*Provided data*.
%%
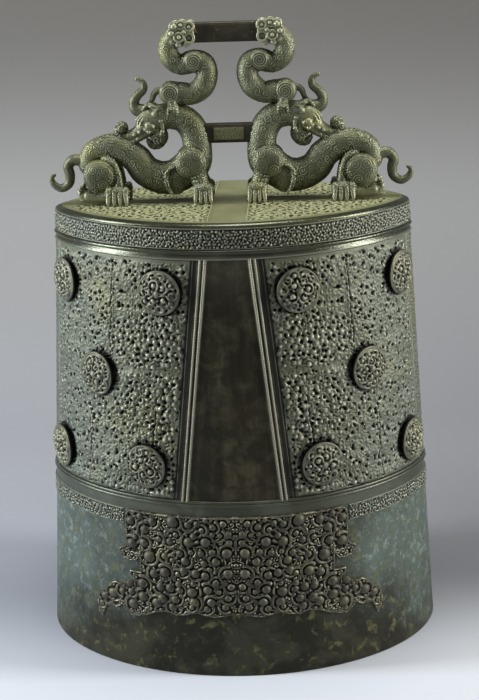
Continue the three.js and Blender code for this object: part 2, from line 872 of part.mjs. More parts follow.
export default bell;
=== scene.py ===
"""Bronze bell with a dragon handle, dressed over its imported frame.

Sizes are in millimetres, in the frame's own axes: +Z up, the mouth on z = 0, the long side along X
and the front face towards -Y. Meshes are written in metres.
"""

import logging
import math
from dataclasses import dataclass, field, replace
from enum import Enum

import bpy
import numpy as np
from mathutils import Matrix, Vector
from mathutils.kdtree import KDTree


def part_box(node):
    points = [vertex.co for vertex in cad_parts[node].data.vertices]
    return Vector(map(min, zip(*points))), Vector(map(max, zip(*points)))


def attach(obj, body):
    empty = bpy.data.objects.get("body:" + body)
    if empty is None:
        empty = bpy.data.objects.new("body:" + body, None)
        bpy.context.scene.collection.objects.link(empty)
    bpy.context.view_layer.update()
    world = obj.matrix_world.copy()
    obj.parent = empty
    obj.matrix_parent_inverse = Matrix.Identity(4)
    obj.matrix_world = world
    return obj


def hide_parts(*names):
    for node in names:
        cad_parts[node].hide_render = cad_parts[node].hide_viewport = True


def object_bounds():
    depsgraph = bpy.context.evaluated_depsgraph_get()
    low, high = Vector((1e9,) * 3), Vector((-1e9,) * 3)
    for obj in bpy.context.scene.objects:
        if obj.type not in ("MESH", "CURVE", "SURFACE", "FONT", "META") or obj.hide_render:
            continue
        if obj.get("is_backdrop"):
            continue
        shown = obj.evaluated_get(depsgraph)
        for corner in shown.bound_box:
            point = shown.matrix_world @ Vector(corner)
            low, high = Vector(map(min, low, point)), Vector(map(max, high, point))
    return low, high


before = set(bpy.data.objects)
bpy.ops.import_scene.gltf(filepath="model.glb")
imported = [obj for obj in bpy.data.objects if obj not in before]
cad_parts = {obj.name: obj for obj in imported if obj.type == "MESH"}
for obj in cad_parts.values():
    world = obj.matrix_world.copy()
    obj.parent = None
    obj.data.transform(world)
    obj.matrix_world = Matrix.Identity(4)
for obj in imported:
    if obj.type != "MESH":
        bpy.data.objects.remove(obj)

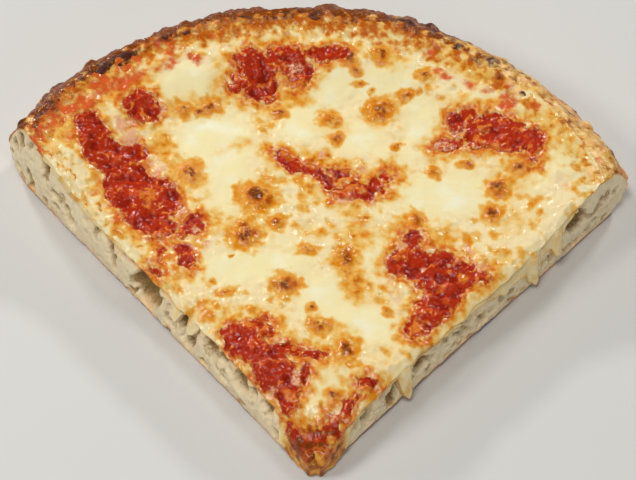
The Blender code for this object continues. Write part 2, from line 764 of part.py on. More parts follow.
def centre_on_foot(pieces):
    """Hangs the pieces on one empty that puts the origin at the middle of the slice's foot."""
    corners = [vertex.co for piece in pieces for vertex in piece.data.vertices]
    low = [min(corner[axis] for corner in corners) for axis in range(3)]
    high = [max(corner[axis] for corner in corners) for axis in range(3)]
    anchor = bpy.data.objects.new("pizza_slice", None)
    pieces[0].users_collection[0].objects.link(anchor)
    anchor.location = (-0.5 * (low[0] + high[0]), -0.5 * (low[1] + high[1]), -low[2])
    for piece in pieces:
        piece.parent = anchor


def main():
    """Builds the slice."""
    for leftover in list(bpy.data.objects):
        bpy.data.objects.remove(leftover, do_unlink=True)
    parts = make_collection("pizza_slice")
    pieces = [make_crust(parts), make_sauce(parts), make_cheese(parts)]
    for piece in pieces:
        settle(piece)
        dress(piece)
    centre_on_foot(pieces)


main()
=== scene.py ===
"""Looks of a margherita pizza slice: baked bread, tomato sauce and melted mozzarella.

The slice is described in millimetres on a frame of its own: the foot of its tip is at
x = y = z = 0, +Y runs towards the rim and +Z up. Each piece is modelled there, flat, and is
then thinned towards the tip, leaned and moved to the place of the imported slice.
"""
import json
import logging
import math
from dataclasses import dataclass, field
from enum import Enum
from functools import reduce

import bpy
import numpy as np
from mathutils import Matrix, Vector, noise

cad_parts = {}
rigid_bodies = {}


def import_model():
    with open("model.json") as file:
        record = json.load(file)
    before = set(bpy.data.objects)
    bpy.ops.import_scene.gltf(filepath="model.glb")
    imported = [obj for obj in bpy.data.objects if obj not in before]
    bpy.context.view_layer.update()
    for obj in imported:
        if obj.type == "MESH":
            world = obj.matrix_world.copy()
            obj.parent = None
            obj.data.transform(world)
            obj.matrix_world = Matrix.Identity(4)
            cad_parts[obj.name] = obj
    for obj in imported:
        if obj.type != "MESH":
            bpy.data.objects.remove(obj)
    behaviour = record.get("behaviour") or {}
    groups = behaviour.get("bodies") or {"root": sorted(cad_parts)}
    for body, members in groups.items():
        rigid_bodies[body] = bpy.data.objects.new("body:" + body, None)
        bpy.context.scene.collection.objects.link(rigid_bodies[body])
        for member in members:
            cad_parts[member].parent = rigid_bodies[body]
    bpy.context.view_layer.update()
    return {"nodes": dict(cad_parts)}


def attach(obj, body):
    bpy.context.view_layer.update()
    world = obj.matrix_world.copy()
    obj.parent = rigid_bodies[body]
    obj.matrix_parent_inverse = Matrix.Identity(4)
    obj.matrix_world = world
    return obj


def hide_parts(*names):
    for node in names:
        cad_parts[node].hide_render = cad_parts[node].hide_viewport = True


MM = 0.001
Array = np.ndarray


class Side(Enum):
    """The two cuts of the slice, seen from the tip."""

    LEFT = -1.0
    RIGHT = 1.0


def smooth(low: float, high: float, value: Array) -> Array:
    """Returns 0 below low, 1 above high, and a soft step between them."""
    share = np.clip((value - low) / (high - low), 0.0, 1.0)
    return share * share * (3.0 - 2.0 * share)


def linear(code: str) -> tuple[float, float, float, float]:
    """Turns an sRGB hex colour to the linear colour that the shaders use.

    Args:
        code: The colour as #rrggbb.

    Returns:
        Red, green, blue and an alpha of 1.
    """
    parts = [int(code[start:start + 2], 16) / 255.0 for start in (1, 3, 5)]
    turned = [((part + 0.055) / 1.055) ** 2.4 if part > 0.04045 else part / 12.92
              for part in parts]
    return (turned[0], turned[1], turned[2], 1.0)


def most(*values: Array) -> Array:
    """Returns the largest of several values at each point."""
    return reduce(np.maximum, values)


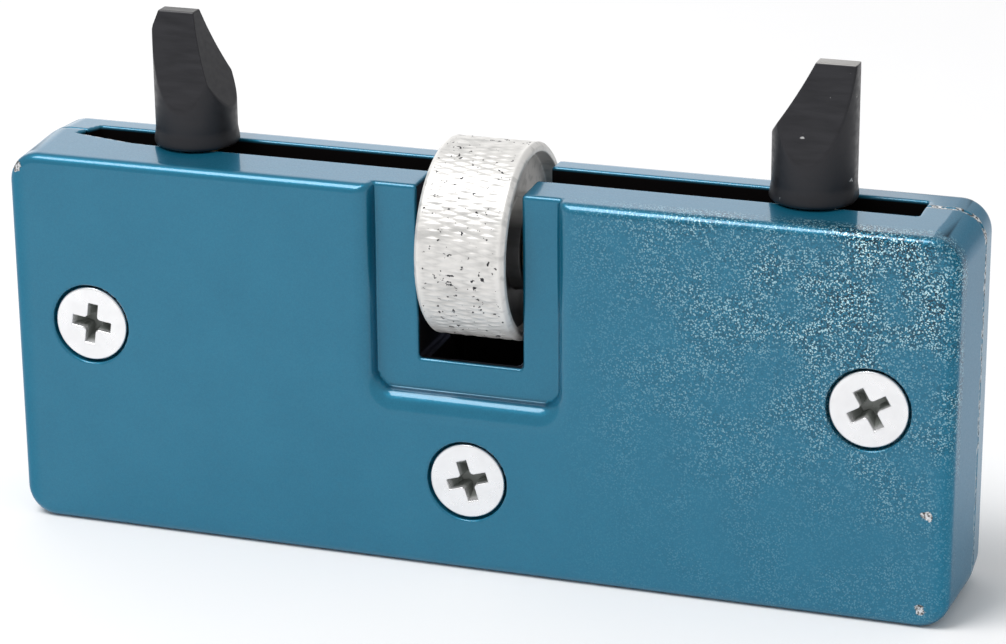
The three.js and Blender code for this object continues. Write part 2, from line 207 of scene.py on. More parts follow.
%%
*Aim of the task*. The first line to be transcribed is the one containing "pieces[0].users_collection[0].objects.link(anchor)", and the last is the one containing "for member in". Transcribe exactly those lines and nothing else.

*Answer for this exercise*.
    pieces[0].users_collection[0].objects.link(anchor)
    anchor.location = (-0.5 * (low[0] + high[0]), -0.5 * (low[1] + high[1]), -low[2])
    for piece in pieces:
        piece.parent = anchor


def main():
    """Builds the slice."""
    for leftover in list(bpy.data.objects):
        bpy.data.objects.remove(leftover, do_unlink=True)
    parts = make_collection("pizza_slice")
    pieces = [make_crust(parts), make_sauce(parts), make_cheese(parts)]
    for piece in pieces:
        settle(piece)
        dress(piece)
    centre_on_foot(pieces)


main()
=== scene.py ===
"""Looks of a margherita pizza slice: baked bread, tomato sauce and melted mozzarella.

The slice is described in millimetres on a frame of its own: the foot of its tip is at
x = y = z = 0, +Y runs towards the rim and +Z up. Each piece is modelled there, flat, and is
then thinned towards the tip, leaned and moved to the place of the imported slice.
"""
import json
import logging
import math
from dataclasses import dataclass, field
from enum import Enum
from functools import reduce

import bpy
import numpy as np
from mathutils import Matrix, Vector, noise

cad_parts = {}
rigid_bodies = {}


def import_model():
    with open("model.json") as file:
        record = json.load(file)
    before = set(bpy.data.objects)
    bpy.ops.import_scene.gltf(filepath="model.glb")
    imported = [obj for obj in bpy.data.objects if obj not in before]
    bpy.context.view_layer.update()
    for obj in imported:
        if obj.type == "MESH":
            world = obj.matrix_world.copy()
            obj.parent = None
            obj.data.transform(world)
            obj.matrix_world = Matrix.Identity(4)
            cad_parts[obj.name] = obj
    for obj in imported:
        if obj.type != "MESH":
            bpy.data.objects.remove(obj)
    behaviour = record.get("behaviour") or {}
    groups = behaviour.get("bodies") or {"root": sorted(cad_parts)}
    for body, members in groups.items():
        rigid_bodies[body] = bpy.data.objects.new("body:" + body, None)
        bpy.context.scene.collection.objects.link(rigid_bodies[body])
        for member in members:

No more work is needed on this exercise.